My dear brothers and sisters in Christ,
How quickly the days pass! We are half way to Pentecost, and everything is growing with the vigor of new life. Easter for us should carry the same meaning in our spiritual life. Are we, like the grass that springs joyfully up in the morning, renewed in our faith and love in our Lord Jesus Christ with the season of Easter? I pray that each of us may find such renewal in these days.
Mary, our Lord’s holy mother, is also a symbol for our faith at this time of year. May has always been my favorite month, not just because it is the month of my birth; but because it is the month of Mary. Mary’s faith in God’s age-old promises was always fresh and new. Her unwavering trust in her Lord and Teacher grew throughout her life, from her simple but pious youth, to the Annunciation, the visit to her cousin Elizabeth, her "Magnificat" (which the Church still prays every evening), the brief years of Jesus’s earthly ministry, and even through His Passion, death, and glorious Resurrection that first Easter. Mary was one of the first to go to the tomb that Sunday morning. She did not know what to think or to expect, perhaps, yet she had for so many years "stored all these things up in her heart," pondering the divine meaning God was revealing; and so she was, I imagine, the least surprised of all when the Resurrection was made known.
Yet in imitating our Blessed Mother, we should be the more surprised. She trusted, and her faith carried her from the heights of the older, preparatory revelations of ancient Israel to the new heights of her Son’s unprecedented glory. We, however, struggle to believe and trust even a fraction as deeply as her. Though we have the full meaning of all these events recorded for us in the Gospels and in the Church’s unchanging, apostolic Tradition, we too often take this familiarity for granted. We miss each Easter’s shocking conversion, secure in our minuscule belief. If we could only admit the weakness of our daily faith, the power of our Lord’s glorious Resurrection, in which we participate daily through the "indelible mark" upon our minds, hearts, and souls from the waters of Holy Baptism and, from the sacrament of Confirmation would truly surprise us, convict us, and convert us.
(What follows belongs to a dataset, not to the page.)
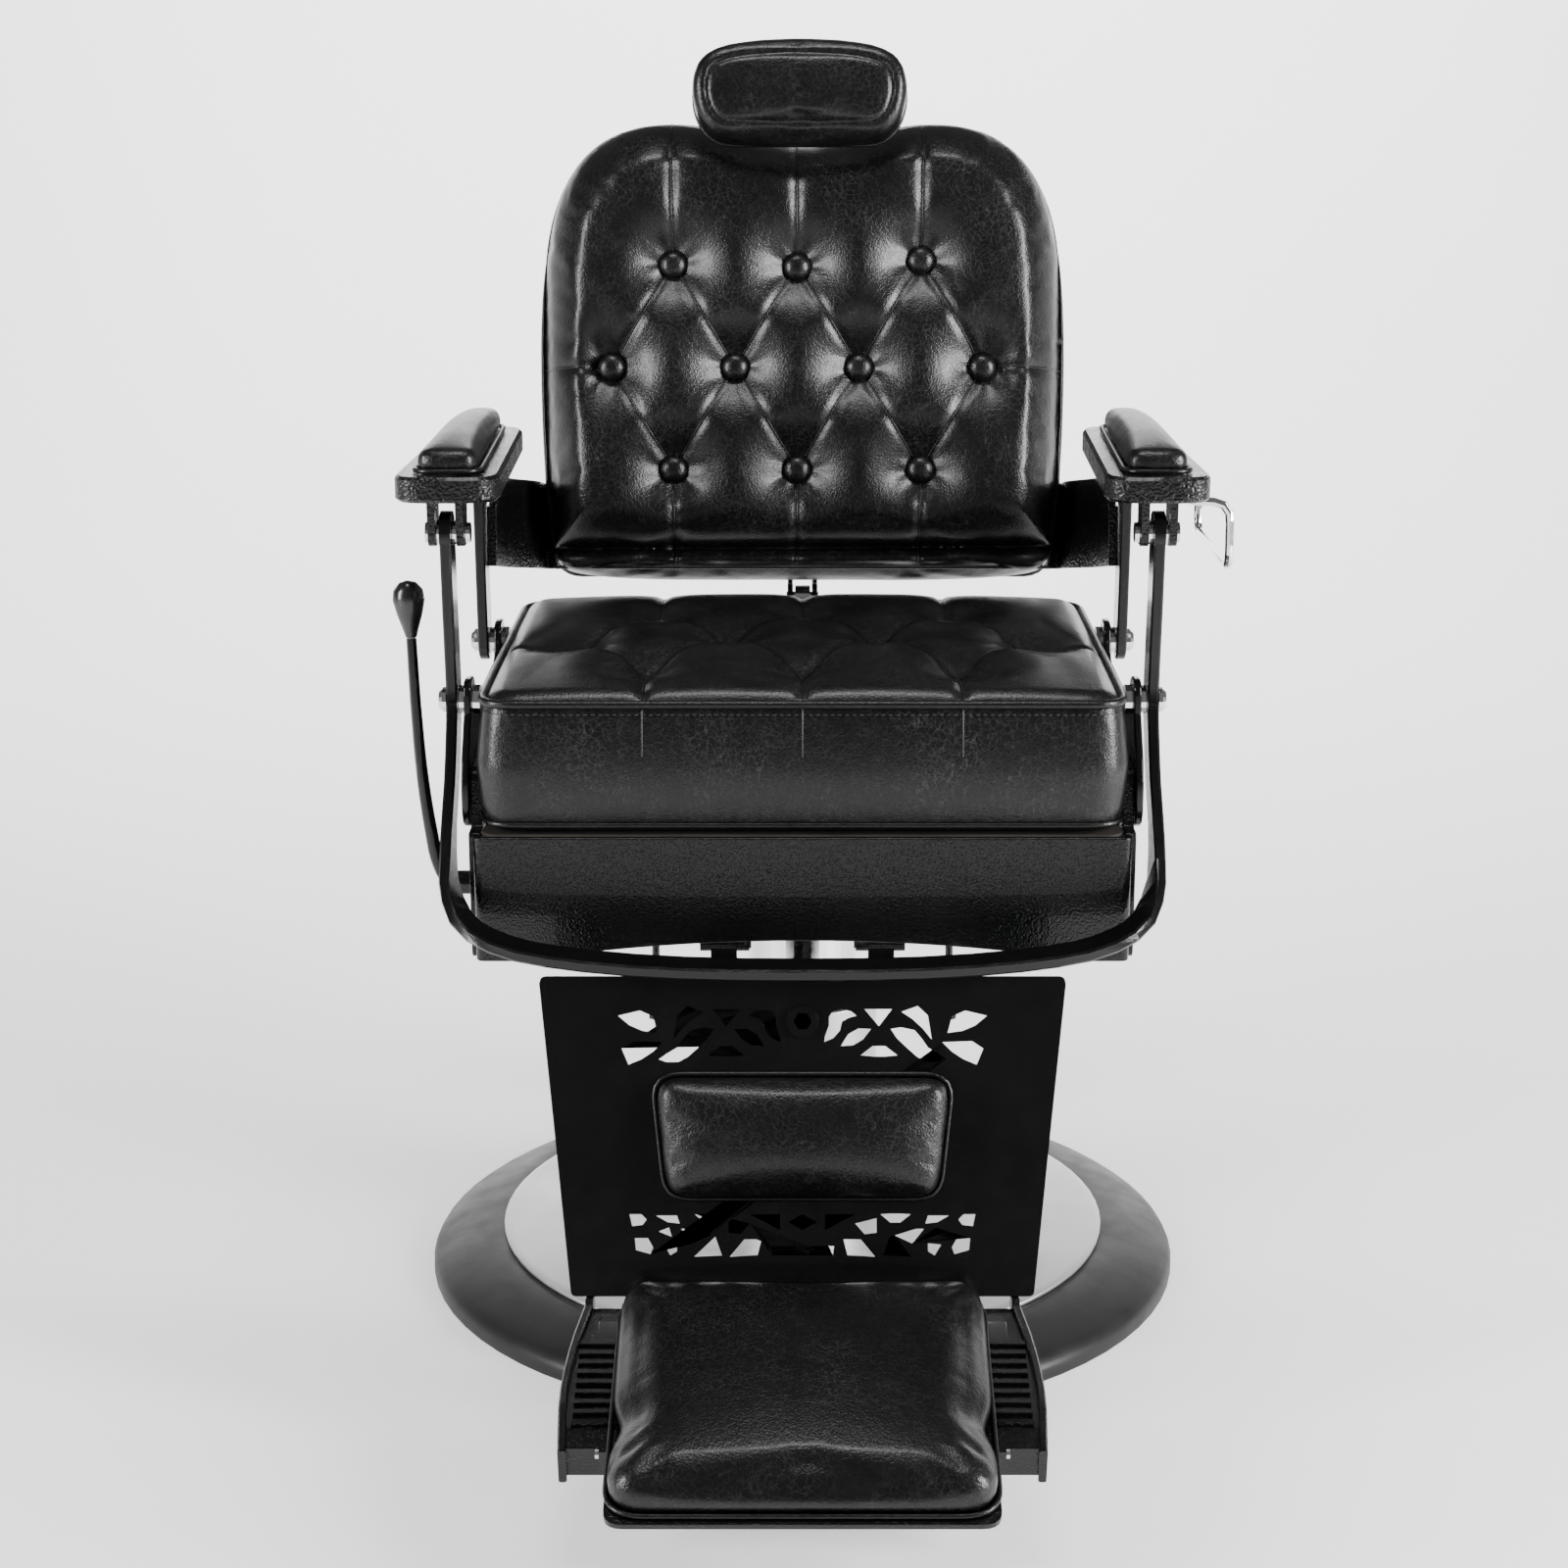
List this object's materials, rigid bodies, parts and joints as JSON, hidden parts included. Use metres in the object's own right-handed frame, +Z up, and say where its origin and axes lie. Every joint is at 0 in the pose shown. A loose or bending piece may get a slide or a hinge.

Mary is our Mother in this struggle for faith as well. So many times throughout the Church’s history, Mary has given us signs and apparitions to strengthen us for the world’s trials. Indeed, Mary our Lady of Guadalupe is the Diocese of Sioux City’s principle patroness. Her appearance to a simple and unlettered Native American, now called St. Juan Diego, in the likeness of a young, pregnant, Native American girl surely means that Mary is a devoted mother to us in the Americas. Similarly, Mary, our Lady of Perpetual Help, promises to help us as a devoted mother, not to gain power over the world and its affairs, but over the merciful Heart of her Son, our Lord. Mary’s unceasing intercession for us with her Son softens, not His merciful and sacred Heart, but ours, so that we can bend from our pride and weak faith enough to ask for His mercy. He is ever willing to forgive, but we must want His mercy for it to change us. Mary’s prayers help us to want that.
If your parish or school celebrates Mary our mother this May with one of the many traditional devotions to her, such as a May crowning of her statue or one of the many Marian novenas, then I encourage you to take part. Such reminders of what good Mary, Queen of heaven and Mother of the whole Church, does for us each day are always timely. Let us now, each in some personal way, lean close to her in prayer, to thank her for all her past kindnesses to us, and to beg her to continue all her tender care for us, her beloved children in the Church.
May the fruits our mother’s loving intercessions be clearly tangible to each of us in this Easter season and this month of May! Let us turn to her and through her to her Son, and ask for the grace to imitate both more zealously amidst these worldly trials. Let us be strengthened in faith through the practice of joy and prayer.
CONFIRMATIONS
As you can see from my schedule, I have been busy these last few weeks with many Confirmations. It is always a joy for me to bring this sacrament to our young people. I want to thank the teachers, pastors; sponsors (and, of course, parents) who help prepare them for this holy sacrament. I pray that our Blessed Mother watch over each of these young persons and protect them with her motherly care. I have great hope for the Church when I see the beautiful faith of our young Catholics. Please pray for them and encourage them in the faith by your own good example.
As Mother’s Day approaches, let us all ask Mary to be with our mothers, living or dead, and fill them with peace and joy.
Please continue to prayer also for me, that I may always love and serve only Him, and thus all of you, according to His holy will.